Visiting with Maxima last January sitting alongside one of my completed band orders.

But, HURRY! Dorinda can only accept orders until December 14! Order through the PAZA site.

Pictures have been arriving from people with whom I have woven on my trips away as well as from people I have never met. I love getting this kind of feedback from people who have been using my books and free tutorials on this blog. Thank you!

Caroline, who recently wove double weave with me with friends in Arizona, finished one of the bands she had started with a cute llama motif and attractive twisted fringe. Thanks go to Karen in Cincinnati who adapted the llama motif to a narrow band from one of my much wider pieces.

Claire in Tasmania, with whom I wove in August, used one of the patterns from my latest book to weave this elegant band in linen and cottolin. She commented that after a good hard press, the linen looked and felt beautiful. I haven’t yet worked with linen and  I love the look of this band. I am excited that I will be able to return to Tasmania to weave with Claire again next year.

Bob Seymour followed my double weave tutorial on this blog and designed his own Kokopelli motif. Fabulous!

Below, you can see work from Julie using her Mini Wave loom and using the technique I teach in my book on Complementary-warp Pick-up. The first pattern is from that book and Julie is using the method to weave the second larger pattern which is in my second bookOne of the members of the Ravelry group told me that she learned to weave patterns by picking up all the sheds by hand from my latest book and likes that method so much that she is using it now even for the patterns for which she could use additional heddles.  Once people learn how to do complementary-warp pick-up and see how simple it is….just hands and sticks and no extra heddles….they quite often do not feel the need to add the optional extra heddles for the Andean Pebble Weave technique.

Jörg has combined two 12-thread patterns from my latest book. I love the combination of colors!

Karen Sprenger showed me how she has been progressing with the double weave bands we started together.

And, Kathy sent me a picture of what she has made on her draw loom using a traditional pattern from my second book. You might remember that she had me weaving on her draw loom when I visited with her some time ago…

You can just see a bit of the Tinkipaya-inspired motif and the marvelous system of pegs and cords that I am pulling to lift the threads for the pattern.

Here’s Kathy’s finished piece…

Vatinee in Thailand is currently into Andean Pebble Weave patterns as well…great colors!

And, here’s Wendy’s finished band in Andean Pebble Weave…we have pebble weave in luscious pinks and blues on looms in different parts of the world! What fun.

As for me, I am about to weave some cats! And yes, I do love those two sets of heddles for the pebble sheds!

The collection of new sample bands is expanding!

Heading back to Bolivia soon to throw this silk on the loom!













  1. please tell me how to use the wooden piece with the hooks featured in Kyoto’s photo of her travel kit. I have this and don’t know how to use it. It was a gift.

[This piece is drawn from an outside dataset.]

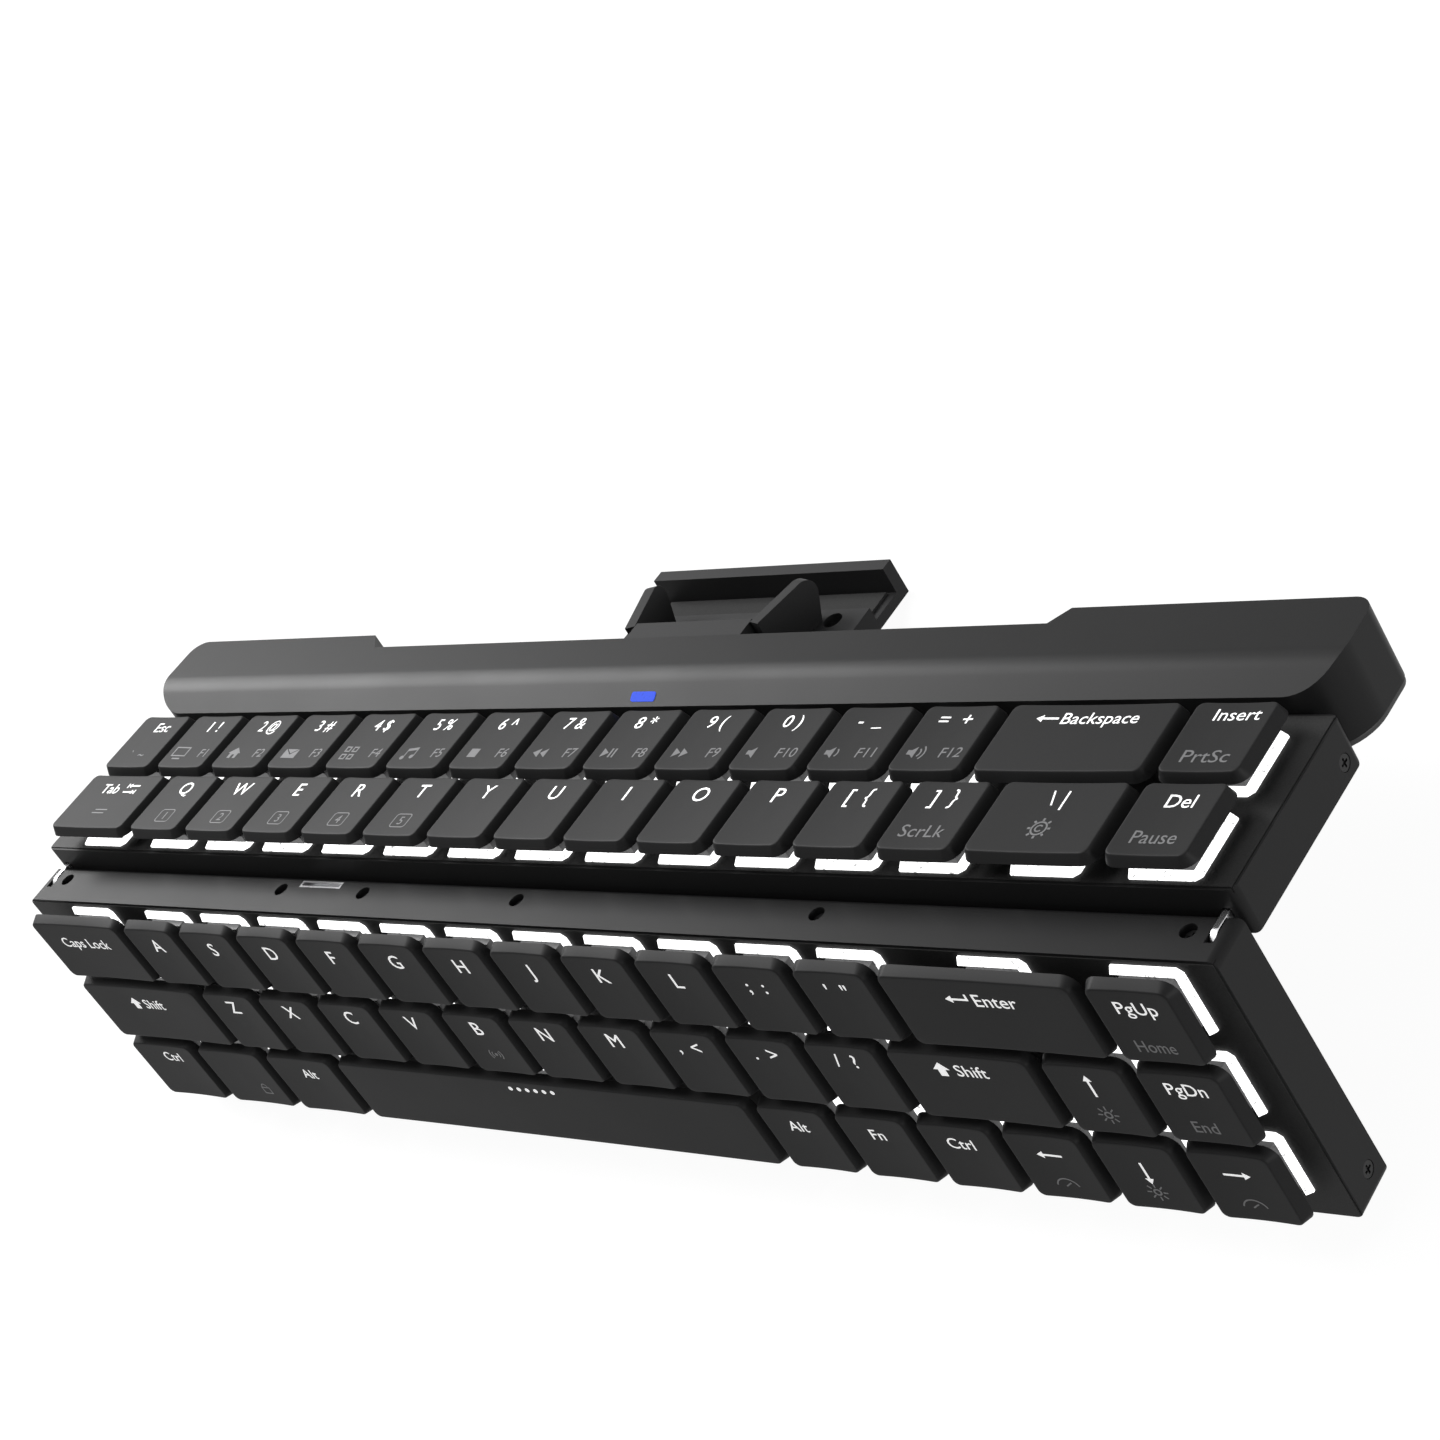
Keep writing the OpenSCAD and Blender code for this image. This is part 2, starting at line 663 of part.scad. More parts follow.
module deck_plate(far, rows, side) {
    inset = plate_rim + board_fit;
    difference() {
        box([deck_x0 + inset, deck_x1 - inset], [deck_lip + inset, far - inset], [plate_bottom, plate_top]);
        mirror([0, side > 0 ? 0 : 1, 0]) at_keys(rows, side) translate([0, 0, plate_bottom - 1])
            linear_extrude(plate_thickness + 2) square(switch_hole, center = true);
    }
}

module deck_board(far) {
    box([pin_block + board_fit, grid_w - pin_block - board_fit],
        [deck_lip + deck_wall + 2 * board_fit, far - deck_wall - 2 * board_fit],
        [board_bottom, switch_bottom]);
}

module at_feet(far) {
    for (x = [foot_x, grid_w - foot_x]) for (y = [foot_y[0], far - foot_y[1]]) {
        translate([x, y, 0]) children();
    }
}

module deck_feet(far) {
    at_feet(far) translate([0, 0, deck_bottom - foot_proud]) cylinder(d = foot_d, h = foot_proud + 1);
}

// ---------- upper deck ----------

module upper_case() {
    color([0.13, 0.13, 0.14]) on_upper()
        deck_case(upper_far, upper_edge_r, upper_screw_inset, upper_screw_height, false);
}

module upper_plate() {
    color([0.1, 0.1, 0.11]) on_upper() deck_plate(upper_far, upper_rows, 1);
}

module upper_board() {
    color([0.08, 0.2, 0.12]) on_upper() deck_board(upper_far);
}

module upper_switches() {
    color([0.2, 0.2, 0.22]) on_upper() at_keys(upper_rows, 1) switch_housing();
}

module upper_light_frames() {
    color([0.95, 0.96, 1]) on_upper() at_keys(upper_rows, 1) light_frame();
}

module upper_feet() {
    color([0.08, 0.08, 0.08]) on_upper() deck_feet(upper_far);
}

module upper_end_screws() {
    color([0.3, 0.3, 0.31]) on_upper()
        deck_end_screws(upper_far - upper_screw_inset, deck_bottom + upper_screw_height);
}

module upper_hinge_pins() {
    color([0.7, 0.7, 0.72]) on_upper() deck_pin_rods(pin_d);
}

// ---------- status bar ----------

// Profile of the bar's top: the slope and the flat top, with a round crease between them.
module bar_crown() {
    below = [bar_depth, bar_top - bar_base];
    translate(crease_centre) {
        circle(crease_r);
        translate([0, crease_r - below[1] - 1]) square([below[0], below[1] + 1]);
        rotate(bar_angle) translate([-below[0], crease_r - 2 * below[1]]) square([below[0], 2 * below[1]]);
    }
}

// Profile of the bar's inside, open at the bottom.
module bar_inner_section() {
    polygon([[bar_y0 + bar_wall, bar_base - 1], [bar_y0 + bar_wall, bar_inner_nose],
        [bar_inner_crease, bar_top - bar_wall], [bar_y1 - bar_wall, bar_top - bar_wall],
        [bar_y1 - bar_wall, bar_base - 1]]);
}

module bar_plan(inset) {
    rounded_plan([bar_x0 + inset, deck_x1 - inset], [bar_y0 + inset, bar_y1 - inset],
        bar_front_r - inset, bar_rear_r - inset);
}

// The recess seen from above, widened by grow when it is kept clear of the inside.
module recess_plan(grow) {
    polygon([[recess_x0 - recess_slant - grow, bar_y1], [recess_x0 - grow, recess_y - grow / 2],
        [recess_x1 + grow, recess_y - grow / 2], [recess_x1 + recess_slant + grow, bar_y1],
        [recess_x1 + recess_slant + grow, bar_y1 + 2], [recess_x0 - recess_slant - grow, bar_y1 + 2]]);
}

module upright(z0, z1) {
    translate([0, 0, z0]) linear_extrude(z1 - z0) children();
}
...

  2. How sad that you didn’t get to go to your double ikat class – but better safe than full of ash. Will you be able to work it into your schedule in the future? Are you planning to come to Reno for Convergence? You can always stay with us before or after if you’d like. I’m sharing a room with Kate Colwell (I think you met her when you taught in the Bay Area – she’s an MD and volunteered with us at the bereavement camp in Tahoe several times). And you could camp out with us if you’d like.

    • Hi Virginia. Thank you for your sweet and thoughtful comment. Yes, new plans are already afoot for a trip to Indonesia…some time! Your offer for a camp out with you and Kate for Convergence is certainly tempting. I’ll let you know. I had a great time at Convergence Albuquerque in 2010 just hanging out in the vendor hall for three days backstrap weaving and visiting.

  3. dear laverne,
    what a detour you made, you sound so positive about what you did with the time but Im sure in your heart you would’ve been sorry to miss out on the double ikat course. looking forward to your next book! xx

    • Thank you, Anna. Yes, I was quite devastated but what can you do? I had to be productive and am so glad I made good use of the time.

  4. Your posts are always a feast for the eyes and for the soul. Thank you!

    • You are always so supportive. Thank you, Deanna. I am glad you enjoy the posts!

  5. I made a dent in Dorinda’s PAZA inventory. For anyone interested in buying, she makes it easy to choose items and to pay for them. While waiting for my items, I’m reading her whole blog.

    Laverine, I just finished reading your blog for the second time, have all your books and the DVD. The terms and techniques make more sense the second time around. I’m sorry you didn’t get to Bali, but glad you were very productive towards the next book.

    • Thank you, Ginny. The weavers in Bolivia will be delighted with your purchase. Yes, it was a good productive time for me…I was determined to make good use of that lost opportunity! Thanks for your comments.